Taken aside into a glass-walled anteroom, a man stands stoically as a corporate executive with bad breath verbally abuses him for spilling a tamale pie into the studio mixer.

 

The man described above is Donald Greyeagle Gritt. Whether tunneling out of a Mexican jail or scraping the barnacles off of the hull of a shrimp boat, music is always foremost in his mind. Although he is reluctant to talk about himself, he does say of his backup band, “They are a bunch of wild animals with this unexplainable sexual magnetism.
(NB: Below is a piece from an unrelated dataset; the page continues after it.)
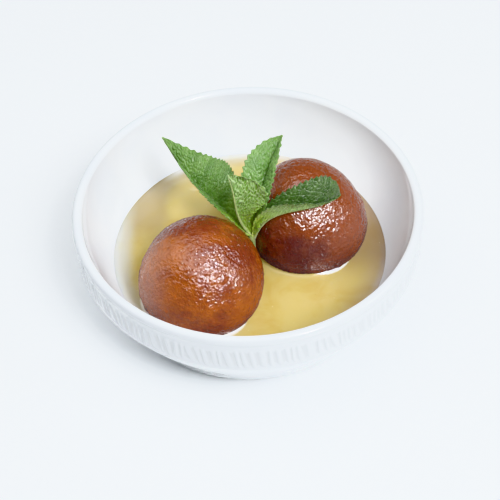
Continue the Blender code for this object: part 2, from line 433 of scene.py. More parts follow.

A woman knows she’s spent the weekend with someone in the band if the motel bed sheets wind up looking like a car windshield after a long road trip.”

 

This album and a half, A Snootful of Gritt,  is stuffed up to its neck warmer with songs. Perhaps no one is more qualified to describe the album than Donald Greyeagle Gritt himself:

 

“It’s not so much an album anymore, seein’ as they are gonna chop it up and sell it piecemeal like a stolen SUV. This album represents days of hard work over many years . . . oh, and a half-hearted desire to pay back the $83,000 advance from the record company. They say we blew all that money on wine, women, and song – but actually we were pretty light on the song.”

 

As the sun sets in the west, a phantom horseman heads east following the wind left behind by his ancestors. Riding a spotted horse, the man is wearing only his hat and a pair of (mostly) white boxer shorts. That’s no man. That’s a musician and a poet. That’s Donald Greyeagle Gritt.